There’s no mistaking the origins of ABADÁ-Capoeira San Francisco, which presents “Spirt of Brazil” at noon on Saturday on the Parade Grounds as part of its 30th anniversary celebration. A longtime outpost of capoeira, the Afro-Brazilian fusion of music, dance and martial arts set to the elastic twang of the single-string berimbau and other percussion, ABADÁ was founded in the early 1990s by Rio-born Márcia “Cigarra” Treidler, one of the first female capoeira mestres.
SFIAF’s Andrew Wood played a central role in the school’s evolution as a performing organization that often brings masters from Brazil for teaching and Carnival. For many years, ABADÁ was locked out of funding from the city’s Grants For the Arts because it was seen as a school rather than a dance company.

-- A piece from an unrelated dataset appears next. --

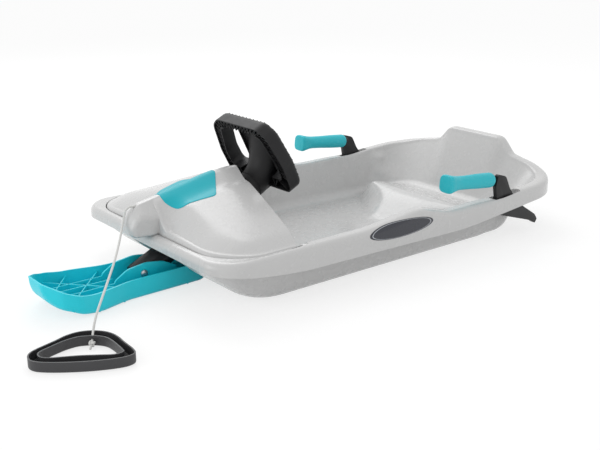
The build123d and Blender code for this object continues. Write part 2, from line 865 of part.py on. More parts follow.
# ---------------------------------------------------------------- pull handle and cord
def handle_point(along, inward, up):
    """World point from the handle's own frame: along its bar, inward to its apex, up."""
    turn = math.radians(handle_turn)
    x = handle_x + along * math.cos(turn) - inward * math.sin(turn)
    y = handle_y + along * math.sin(turn) + inward * math.cos(turn)
    return (x, y, up)


def make_handle():
    body = flat_block(handle_outline, handle_outline_r, 0, 0, handle_height)
    body = body - flat_block(handle_hole, handle_hole_r, 0, -1, handle_height + 1)
    channel = flat_block(handle_outline, handle_outline_r, handle_wall, handle_wall, handle_height + 1)
    channel = channel - flat_block(handle_hole, handle_hole_r, -handle_wall, 0, handle_height + 2)
    body = Pos(handle_x, handle_y, 0) * Rot(0, 0, handle_turn) * (body - channel)
    route = whole_route()
    return body - rod(route[-1], route[-2], cord_hole_r, 14)


def rod(start, end, radius, length):
    """Round bar from start towards end."""
    direction = Vector(*end) - Vector(*start)
    return Plane(origin=start, z_dir=direction) * extrude(Circle(radius), amount=length)


def whole_route():
    """Every point the cord is led through; its bends are rounded afterwards."""
    apex = max(y for x, y in handle_hole)
    middle = handle_point(cord_along, cord_channel_inward, cord_channel_z)
    last = handle_point(cord_along, apex - knot_r - 0.2, cord_end_z)
    return cord_route + [middle, last]


def route_radii(points):
    """Bend radius at each inner point: the arc takes 0.45 of the shorter run beside it."""
    radii = []
    for a, b, c in zip(points, points[1:], points[2:]):
        before = Vector(*b) - Vector(*a)
        after = Vector(*c) - Vector(*b)
        half_turn = math.radians(before.get_angle(after)) / 2
        radii.append(0.45 * min(before.length, after.length) / math.tan(half_turn))
    return radii


def make_cord():
    points = whole_route()
    radii = route_radii(points)
    print("cord radii", [round(r, 1) for r in radii], "diameter", 2 * cord_r)
    runs = [(Vector(*b) - Vector(*a)).length for a, b in zip(points, points[1:])]
    print("cord runs", [round(r, 1) for r in runs])
    path = FilletPolyline(*points, radius=radii)
    start = Plane(origin=points[0], z_dir=Vector(*points[1]) - Vector(*points[0]))
    tube = sweep(start * Circle(cord_r), path=path)
    print("cord length", path.length, "volume ratio", tube.volume / (math.pi * cord_r**2 * path.length))
    return tube


def make_nose_knot(cord):
    return Pos(*whole_route()[0]) * Sphere(knot_r) - cord


def make_handle_knot(cord):
    centre = whole_route()[-1]
    tail = handle_point(cord_along - 3, 65, 2.4)
    length = (Vector(*tail) - Vector(*centre)).length
    return Pos(*centre) * Sphere(knot_r) + rod(centre, tail, knot_tail_r, length) - cord


hull = make_hull()
print("hull", hull.volume, len(hull.solids()))
save("hull", hull)

cord = make_cord()
pieces = {
    "cowl": make_cowl(),
    "cowl_panel": make_cowl_panel(),
    "label_left": make_label(1),
    "label_right": make_label(-1),
    "column_bearing": make_bearing(),
    "steering_wheel": make_wheel(),
    "steering_column": make_column(),
    "ski": make_ski(),
    "ski_bolt": make_bolt(),
    "ski_nut": make_nut(),
    "tow_cord": cord,
    "tow_knot_nose": make_nose_knot(cord),
    "tow_knot_handle": make_handle_knot(cord),
    "pull_handle": make_handle(),
}
for name, side in (("left", 1), ("right", -1)):
    lever = make_lever(side)
    pieces["brake_lever_" + name] = lever
    pieces["brake_grip_" + name] = make_grip(side) - lever
    pieces["brake_pin_" + name] = make_pin(side)
for name, shape in pieces.items():
    box = shape.bounding_box()
    print(name, round(shape.volume), len(shape.solids()), box.min, box.max)
    save(name, shape)
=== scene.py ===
"""Looks of a steerable snow bobsled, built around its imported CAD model.

Every length in this file is in millimetres in the sled's own frame, and make_mesh turns it into metres.
+X points to the ski's tip, +Y to the rider's left and +Z up; the origin is on the ground.
"""

import json
import logging
import math
from collections.abc import Callable, Iterator
from contextlib import contextmanager
from dataclasses import dataclass, field
from enum import Enum
from functools import cache

import bmesh
import bpy
import numpy as np
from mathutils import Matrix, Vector

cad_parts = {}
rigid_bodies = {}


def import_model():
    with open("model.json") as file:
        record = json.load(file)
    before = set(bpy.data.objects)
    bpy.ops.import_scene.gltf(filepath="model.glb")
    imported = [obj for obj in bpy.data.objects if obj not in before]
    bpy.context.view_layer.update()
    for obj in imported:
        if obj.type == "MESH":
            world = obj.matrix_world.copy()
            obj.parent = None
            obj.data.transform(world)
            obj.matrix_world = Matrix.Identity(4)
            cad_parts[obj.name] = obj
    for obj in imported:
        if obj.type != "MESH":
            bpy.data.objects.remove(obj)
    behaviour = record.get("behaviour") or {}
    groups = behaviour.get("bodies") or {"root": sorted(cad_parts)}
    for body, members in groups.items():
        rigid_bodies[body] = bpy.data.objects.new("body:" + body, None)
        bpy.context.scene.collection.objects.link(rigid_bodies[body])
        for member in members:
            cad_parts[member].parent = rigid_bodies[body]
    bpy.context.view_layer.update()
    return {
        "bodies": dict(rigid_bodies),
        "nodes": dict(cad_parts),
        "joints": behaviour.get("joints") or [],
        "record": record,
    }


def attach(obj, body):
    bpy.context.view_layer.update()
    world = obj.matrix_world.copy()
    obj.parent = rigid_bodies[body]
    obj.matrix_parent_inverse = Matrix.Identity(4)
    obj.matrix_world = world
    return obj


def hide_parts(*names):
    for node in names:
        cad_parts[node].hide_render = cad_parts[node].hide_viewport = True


log = logging.getLogger("bobsled")
MM = 0.001
Skin = tuple[np.ndarray, np.ndarray]
Place = Callable[[np.ndarray], np.ndarray]
Colour = tuple[float, float, float]


class Body(str, Enum):
    """The CAD bodies that pieces ride on."""

    SLED = "sled"
    STEERING = "steering"
    BRAKE_LEFT = "brake_left"
    BRAKE_RIGHT = "brake_right"


class Combine(str, Enum):
    """What is done with the second of two shapes."""

    CUT = "DIFFERENCE"
    UNITE = "UNION"
    CROSS = "INTERSECT"


# ------------------------------------------------------------------------------------------ shape tools
def smooth_step(low: float, high: float, value: np.ndarray) -> np.ndarray:
    """Rises from 0 at low to 1 at high, flat at both ends: 3t^2 - 2t^3.

    Args:
        low: Where the rise starts.
        high: Where it ends.
        value: Places to work it out at.

    Returns:
        The height of the step at each place.
    """
    t = np.clip((np.asarray(value, float) - low) / (high - low), 0.0, 1.0)
    return t * t * (3.0 - 2.0 * t)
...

In 2006, before ABADÁ took over the 22nd Street studio formerly occupied by Joe Goode Dance Group, Wood suggest putting together a dance showcase at Theater Artaud. He invited Kary Schulman, who directed the Grants For the Arts program for nearly four decades, to one of the performances.
“They drew more than 1,000 people over three days, and the whole building was shaking,” Wood recalled. “Within three months, ABADÁ was on the Grants for the Arts roster.”